Exercise description
Return all of the entries exactly as written.

Dataset records
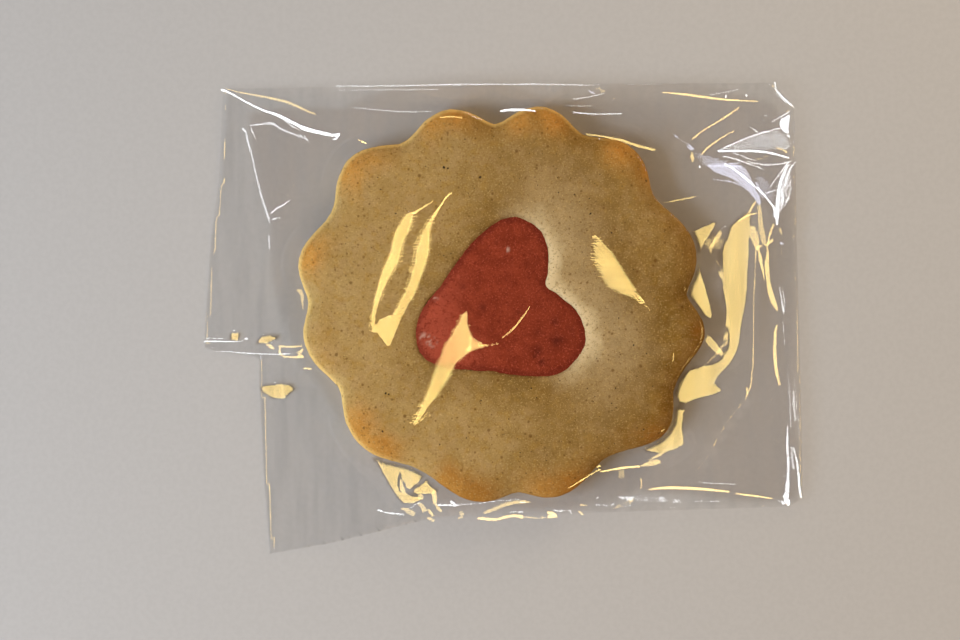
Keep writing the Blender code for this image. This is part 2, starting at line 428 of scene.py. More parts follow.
# The plain dough, browned towards its scallops
dough = {
    "voxel": 0.42,  # mm between the points of the skin
    "swells": ((14.0, 0.09), (5.0, 0.030), (2.2, 0.022), (1.1, 0.018)),  # wave length and height, mm
    "onWalls": 0.35,  # how much of them shows on the side walls
    "rim": ((4.0, 0.10), (1.6, 0.07)),  # the same for the cut edge
    "pits": 260,
    "pitsWithin": 43,  # mm from the middle
    "pitWidth": (0.25, 0.55),
    "pitDepth": (0.04, 0.16),
    "marks": (  # dents that show: pixel column and row, width and depth in mm
        (594, 165, 0.7, 0.25), (634, 216, 0.8, -0.12), (607, 212, 1.2, 0.15), (617, 230, 1.0, 0.14),
        (663, 317, 0.6, -0.1), (446, 168, 0.9, 0.12), (480, 177, 0.6, 0.15), (529, 384, 0.5, 0.14),
        (612, 356, 0.5, 0.1), (580, 250, 1.0, 0.08), (668, 235, 1.4, 0.1), (560, 470, 1.2, 0.08),
        (400, 146, 1.1, 0.22), (355, 149, 0.8, -0.15), (345, 192, 1.2, 0.12), (660, 380, 0.6, 0.10),
    ),
}
# How strongly each scallop is browned, by its angle, and where the notches lie
browning = {
    "angle": (-38, -8, 16, 49, 78, 106, 137, 167, 192, 224, 262, 288),
    "share": (0.60, 0.35, 0.30, 0.60, 1.0, 1.0, 1.0, 1.0, 0.40, 1.25, 1.20, 1.0),
    "notches": (3, 35, 64, 92, 121, 152, 180, 208, 243, 275, 303, 334),
    "notchWidth": (3.0, 12.0),  # degrees on each side of a notch where it catches less heat than a lobe
    "inNotch": 0.2,  # and how much it catches
    "band": (8.5, 1.5),  # mm from the edge where the brown starts and where it is full
    "wander": ((7.0, 1.6), (2.2, 0.7)),  # wave length and height of its uneven border
    "strength": (0.50, 0.62),  # of the band and of the patches
    "mottle": 0.25,
    "patchFall": 1.3,  # how fast a patch fades out past its width
    "patchWander": 0.12,
    "burnt": (0.15, 0.60),  # how dark the brown is outside the patches, and how much darker at the right
    "burntAcross": (-20, 30),  # mm from the middle, where it gets darker
    "patches": (  # the deepest brown: pixel column and row, width in px, and how dark it is
        (308, 258, 17, 0.0), (345, 172, 20, 0.0), (425, 121, 17, 0.1), (452, 113, 12, 0.1),
        (516, 120, 15, 0.1), (552, 120, 17, 0.2), (620, 150, 16, 0.1), (650, 172, 13, 0.2),
        (357, 425, 22, 0.2), (382, 450, 20, 0.3), (448, 484, 20, 0.6), (478, 491, 22, 0.8),
        (540, 488, 20, 0.5), (570, 484, 20, 0.6), (655, 436, 14, 0.9), (685, 395, 10, 1.0),
        (698, 330, 9, 1.0), (612, 470, 12, 0.9),
    ),
}
# The tone of the face, with painted light and shade. Pairs are mm from the middle or the heart where it
# starts and where it is full.
tone = {
    "deep": (-38, 38),  # darker towards the right, from left to right: partly the dough's own browner tone, partly painted shade
    "lean": 0.18,  # how much its border leans with the height in the picture
    "wander": 6,  # mm
    "ring": (11, 0.3),  # a painted shade round the heart, open at its right side
    "ringShare": 0.58,
    "rightSide": 15,  # degrees, the middle of the heart's right side, where the dough is painted paler and lit
    # beside the heart's right side a pale halo and a broader glow: partly paler dough, partly painted light
    # on the raised dough there
    "paleLitHalo": (5.5, 0.5),
    "paleLitGlow": (22, 3),
    "paleAndLitShares": (0.66, 0.34),  # how strong the pale, lit halo and the broader glow are
    "lighter": (33, 20, 0.45),  # degrees, a lighter lobe: its middle, half its width, and how much
    "lighterFrom": (22, 40),
    "creviceShade": (1.0, 0.25),  # painted shade in the line along the heart
    "creviceOpen": 0.75,  # how much of it is missing at the right side
    "rimLight": (1.3, 0.2),  # mm from the edge, the lit rim
    "rimLightAt": 150,  # degrees
}


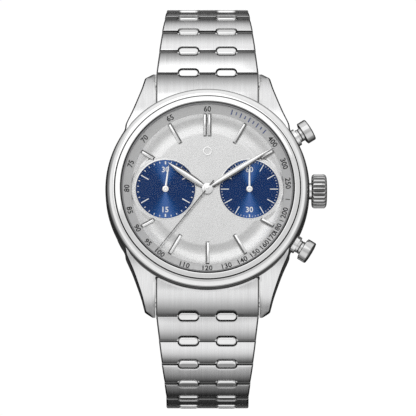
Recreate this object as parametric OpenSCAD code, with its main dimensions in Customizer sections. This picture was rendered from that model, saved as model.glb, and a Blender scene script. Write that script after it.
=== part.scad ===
// Chronograph wristwatch on a closed steel bracelet.
// Dial faces +Z, 12 o'clock is +Y, the crown is on +X.
// The origin is the centre of the case back's outer face.

/* [Case] */
// Outer diameter of the case middle
case_d = 39.4; // [38.6:0.2:39.8]
// Distance between the lugs
lug_w = 20.1; // [20.0:0.1:20.4]
// Height of the crown and pusher axes above the case back
crown_z = 6.0; // [5.9:0.1:6.1]
// Outer diameter of the bezel
bezel_d = 38.8; // [38.2:0.2:39.0]

/* [Controls] */
// Crown diameter
crown_d = 6.64; // [6.2:0.1:7.0]
// Angle of each pusher from 3 o'clock
pusher_a = 31.5; // [30:0.5:33]
// Pusher cap diameter
cap_d = 4.4; // [4.0:0.1:4.6]

/* [Bracelet] */
// Distance between two neighbouring link pins
pitch = 4.76; // [4.7:0.02:4.8]
// Link width at the clasp
end_w = 16.0; // [15.6:0.2:16.4]
// Width lost from one link to the next
taper = 1.05; // [1.0:0.05:1.1]
// Radius of the polished bead between two links
bead_r = 0.825; // [0.80:0.01:0.83]

/* [Dial] */
// Distance of each counter from the dial centre
sub_x = 8.1; // [7.9:0.1:8.2]
// Radius of each counter
sub_r = 5.8; // [5.6:0.1:5.8]

/* [Hidden] */
$fn = 96;

case_r = case_d / 2;
bezel_r = bezel_d / 2;
dial_z = 8.6;
steel = [0.80, 0.81, 0.82];
satin = [0.70, 0.71, 0.72];
blue = [0.16, 0.24, 0.48];

// slope of each link below the horizontal, from the case to the clasp, on the 6 and the 12 side
head = [8, 20, 34, 49, 64, 80, 96, 112, 128, 144, 160, 173];
head_12 = [8, 17, 29, 45.5, 63.5, 81.5, 99.5, 115.5, 128.5, 141, 154.5, 170];
// depth of the pin under the outer face, and link thickness under the pin
up = 0.85;
down = 1.75;
gap = 0.10;
pin_r = 0.40;
knuckle_r = 0.62;
recess_r = 0.72;
bead_x = 3.68;
bead_half = 2.0;

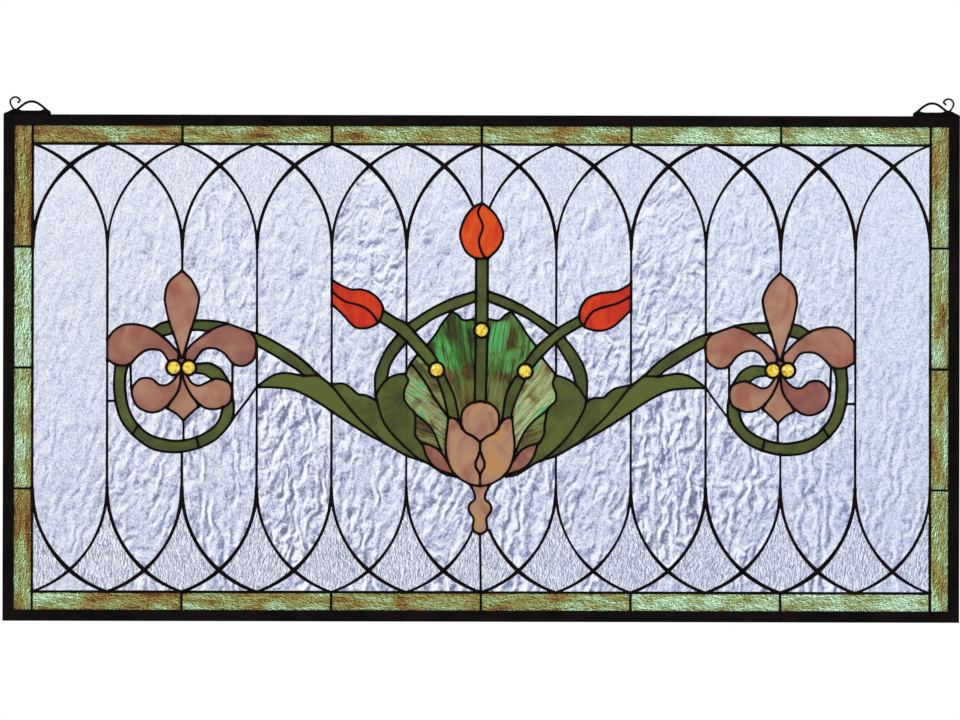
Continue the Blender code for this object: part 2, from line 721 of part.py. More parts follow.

Full response
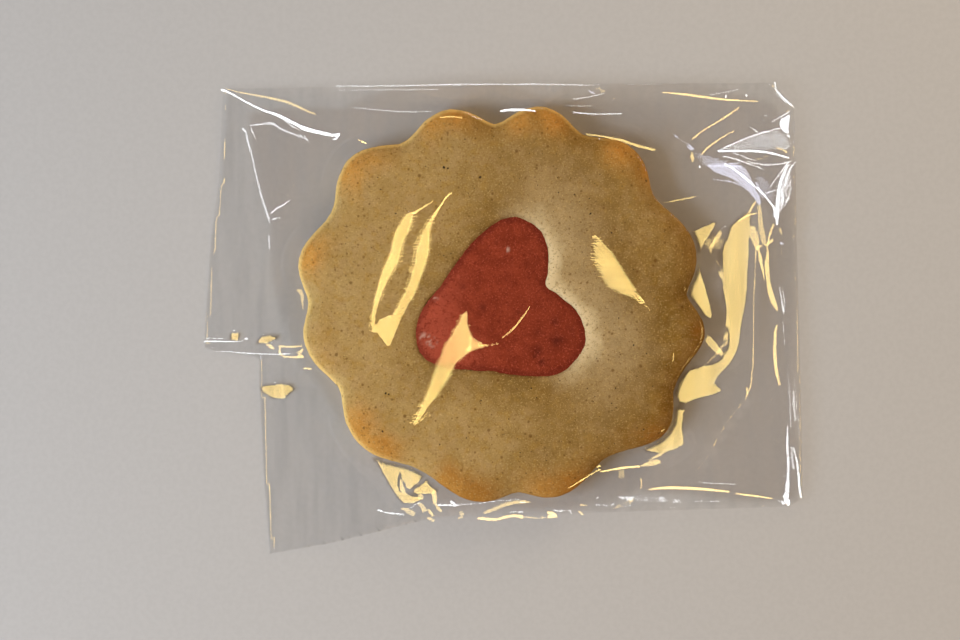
Keep writing the Blender code for this image. This is part 2, starting at line 428 of scene.py. More parts follow.
# The plain dough, browned towards its scallops
dough = {
    "voxel": 0.42,  # mm between the points of the skin
    "swells": ((14.0, 0.09), (5.0, 0.030), (2.2, 0.022), (1.1, 0.018)),  # wave length and height, mm
    "onWalls": 0.35,  # how much of them shows on the side walls
    "rim": ((4.0, 0.10), (1.6, 0.07)),  # the same for the cut edge
    "pits": 260,
    "pitsWithin": 43,  # mm from the middle
    "pitWidth": (0.25, 0.55),
    "pitDepth": (0.04, 0.16),
    "marks": (  # dents that show: pixel column and row, width and depth in mm
        (594, 165, 0.7, 0.25), (634, 216, 0.8, -0.12), (607, 212, 1.2, 0.15), (617, 230, 1.0, 0.14),
        (663, 317, 0.6, -0.1), (446, 168, 0.9, 0.12), (480, 177, 0.6, 0.15), (529, 384, 0.5, 0.14),
        (612, 356, 0.5, 0.1), (580, 250, 1.0, 0.08), (668, 235, 1.4, 0.1), (560, 470, 1.2, 0.08),
        (400, 146, 1.1, 0.22), (355, 149, 0.8, -0.15), (345, 192, 1.2, 0.12), (660, 380, 0.6, 0.10),
    ),
}
# How strongly each scallop is browned, by its angle, and where the notches lie
browning = {
    "angle": (-38, -8, 16, 49, 78, 106, 137, 167, 192, 224, 262, 288),
    "share": (0.60, 0.35, 0.30, 0.60, 1.0, 1.0, 1.0, 1.0, 0.40, 1.25, 1.20, 1.0),
    "notches": (3, 35, 64, 92, 121, 152, 180, 208, 243, 275, 303, 334),
    "notchWidth": (3.0, 12.0),  # degrees on each side of a notch where it catches less heat than a lobe
    "inNotch": 0.2,  # and how much it catches
    "band": (8.5, 1.5),  # mm from the edge where the brown starts and where it is full
    "wander": ((7.0, 1.6), (2.2, 0.7)),  # wave length and height of its uneven border
    "strength": (0.50, 0.62),  # of the band and of the patches
    "mottle": 0.25,
    "patchFall": 1.3,  # how fast a patch fades out past its width
    "patchWander": 0.12,
    "burnt": (0.15, 0.60),  # how dark the brown is outside the patches, and how much darker at the right
    "burntAcross": (-20, 30),  # mm from the middle, where it gets darker
    "patches": (  # the deepest brown: pixel column and row, width in px, and how dark it is
        (308, 258, 17, 0.0), (345, 172, 20, 0.0), (425, 121, 17, 0.1), (452, 113, 12, 0.1),
        (516, 120, 15, 0.1), (552, 120, 17, 0.2), (620, 150, 16, 0.1), (650, 172, 13, 0.2),
        (357, 425, 22, 0.2), (382, 450, 20, 0.3), (448, 484, 20, 0.6), (478, 491, 22, 0.8),
        (540, 488, 20, 0.5), (570, 484, 20, 0.6), (655, 436, 14, 0.9), (685, 395, 10, 1.0),
        (698, 330, 9, 1.0), (612, 470, 12, 0.9),
    ),
}
# The tone of the face, with painted light and shade. Pairs are mm from the middle or the heart where it
# starts and where it is full.
tone = {
    "deep": (-38, 38),  # darker towards the right, from left to right: partly the dough's own browner tone, partly painted shade
    "lean": 0.18,  # how much its border leans with the height in the picture
    "wander": 6,  # mm
    "ring": (11, 0.3),  # a painted shade round the heart, open at its right side
    "ringShare": 0.58,
    "rightSide": 15,  # degrees, the middle of the heart's right side, where the dough is painted paler and lit
    # beside the heart's right side a pale halo and a broader glow: partly paler dough, partly painted light
    # on the raised dough there
    "paleLitHalo": (5.5, 0.5),
    "paleLitGlow": (22, 3),
    "paleAndLitShares": (0.66, 0.34),  # how strong the pale, lit halo and the broader glow are
    "lighter": (33, 20, 0.45),  # degrees, a lighter lobe: its middle, half its width, and how much
    "lighterFrom": (22, 40),
    "creviceShade": (1.0, 0.25),  # painted shade in the line along the heart
    "creviceOpen": 0.75,  # how much of it is missing at the right side
    "rimLight": (1.3, 0.2),  # mm from the edge, the lit rim
    "rimLightAt": 150,  # degrees
}


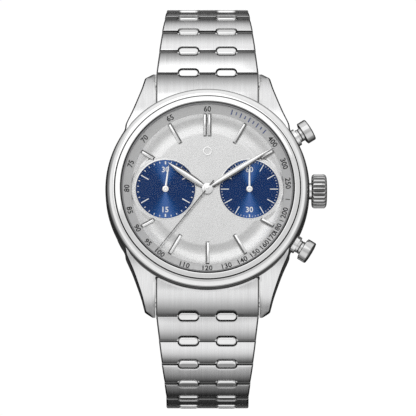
Recreate this object as parametric OpenSCAD code, with its main dimensions in Customizer sections. This picture was rendered from that model, saved as model.glb, and a Blender scene script. Write that script after it.
=== part.scad ===
// Chronograph wristwatch on a closed steel bracelet.
// Dial faces +Z, 12 o'clock is +Y, the crown is on +X.
// The origin is the centre of the case back's outer face.

/* [Case] */
// Outer diameter of the case middle
case_d = 39.4; // [38.6:0.2:39.8]
// Distance between the lugs
lug_w = 20.1; // [20.0:0.1:20.4]
// Height of the crown and pusher axes above the case back
crown_z = 6.0; // [5.9:0.1:6.1]
// Outer diameter of the bezel
bezel_d = 38.8; // [38.2:0.2:39.0]

/* [Controls] */
// Crown diameter
crown_d = 6.64; // [6.2:0.1:7.0]
// Angle of each pusher from 3 o'clock
pusher_a = 31.5; // [30:0.5:33]
// Pusher cap diameter
cap_d = 4.4; // [4.0:0.1:4.6]

/* [Bracelet] */
// Distance between two neighbouring link pins
pitch = 4.76; // [4.7:0.02:4.8]
// Link width at the clasp
end_w = 16.0; // [15.6:0.2:16.4]
// Width lost from one link to the next
taper = 1.05; // [1.0:0.05:1.1]
// Radius of the polished bead between two links
bead_r = 0.825; // [0.80:0.01:0.83]

/* [Dial] */
// Distance of each counter from the dial centre
sub_x = 8.1; // [7.9:0.1:8.2]
// Radius of each counter
sub_r = 5.8; // [5.6:0.1:5.8]

/* [Hidden] */
$fn = 96;

case_r = case_d / 2;
bezel_r = bezel_d / 2;
dial_z = 8.6;
steel = [0.80, 0.81, 0.82];
satin = [0.70, 0.71, 0.72];
blue = [0.16, 0.24, 0.48];

// slope of each link below the horizontal, from the case to the clasp, on the 6 and the 12 side
head = [8, 20, 34, 49, 64, 80, 96, 112, 128, 144, 160, 173];
head_12 = [8, 17, 29, 45.5, 63.5, 81.5, 99.5, 115.5, 128.5, 141, 154.5, 170];
// depth of the pin under the outer face, and link thickness under the pin
up = 0.85;
down = 1.75;
gap = 0.10;
pin_r = 0.40;
knuckle_r = 0.62;
recess_r = 0.72;
bead_x = 3.68;
bead_half = 2.0;

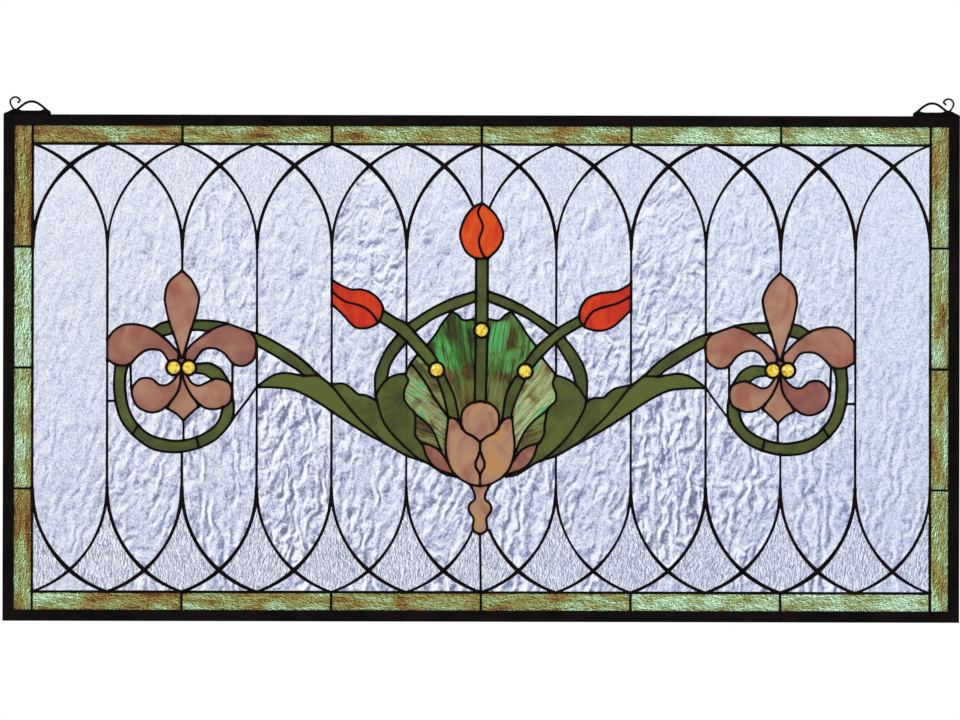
Continue the Blender code for this object: part 2, from line 721 of part.py. More parts follow.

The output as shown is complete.